In Deuteronomy 4:39, Moses tells the children of Israel that there is only one God. Then, in verse 40, he uses the word "therefore" to connect this with the statement that they should keep "his statutes, and his commandments". Since there is only one God, it is He to whom we should give our exclusive obedience. There is really none that we have to obey other than God. Peter used this argument in Acts 5:29 against the rulers of Israel saying, "We ought to obey God rather than men". Of course, this does not mean that there are not times when we should obey other men since God has commanded wives to obey their husbands (Ephesians 5:22), children to obey their parents (Ephesians 6:1), servants to obey their masters (Ephesians 6:5), etc.
The tabernacle was constructed so that God could dwell with man. If we were able to take a walk around the large, outer court surrounding that magnificent structure, one thing we would notice was that there was only a single entrance. What is the message here? There is only one way to come to God: Jesus said, "I am the way, the truth, and the life: no man cometh unto the Father, but by me" (John 14:6). As the only God, there is no one else that can provide salvation. God says in Hosea 13:4, " there is no saviour beside me".

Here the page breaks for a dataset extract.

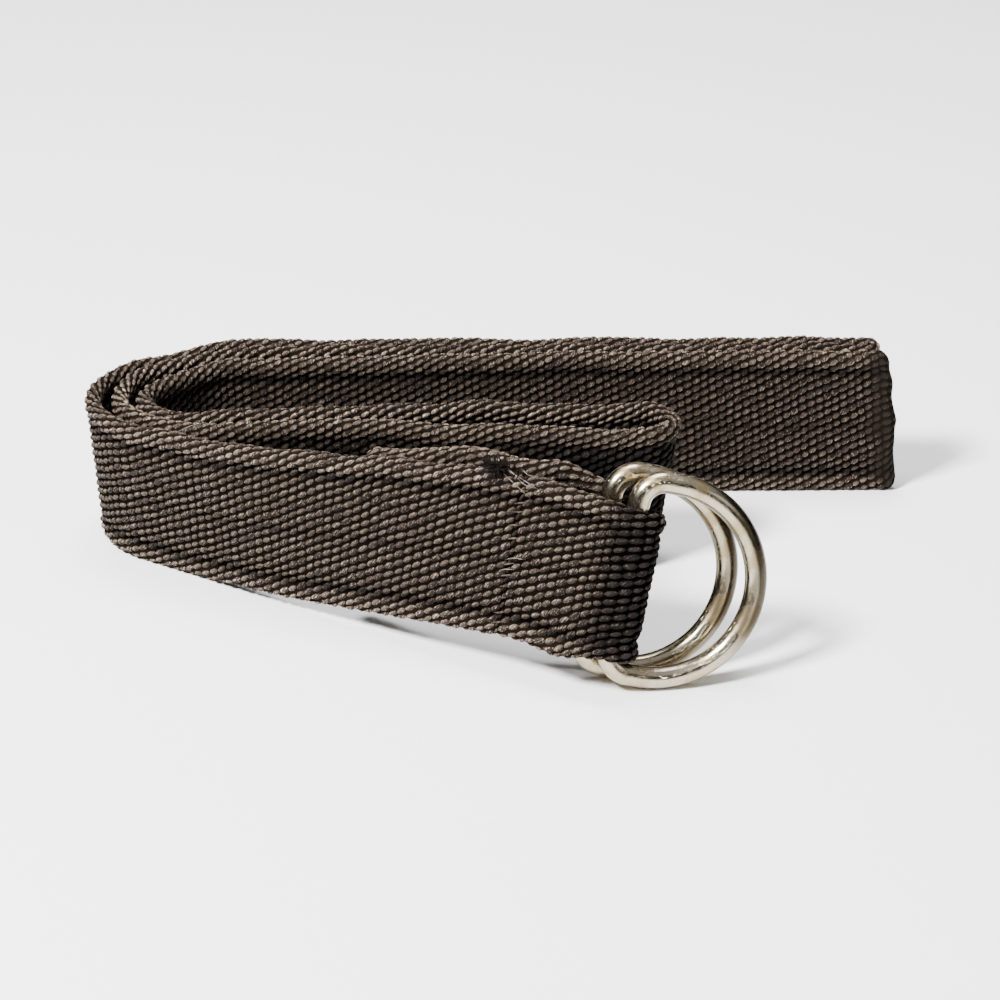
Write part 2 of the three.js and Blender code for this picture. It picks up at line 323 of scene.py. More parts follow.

There are many cults in this present world who profess to be Christian, but deny the unity of God. The Mormons, for example, believe that the Father, Jesus the Son, and the Holy Spirit are separate gods who are one in purpose. This makes it all the more important for true believers to be fully grounded in the fact that the Father, Jesus Christ the Son, and the Holy Spirit are three separate persons but one God.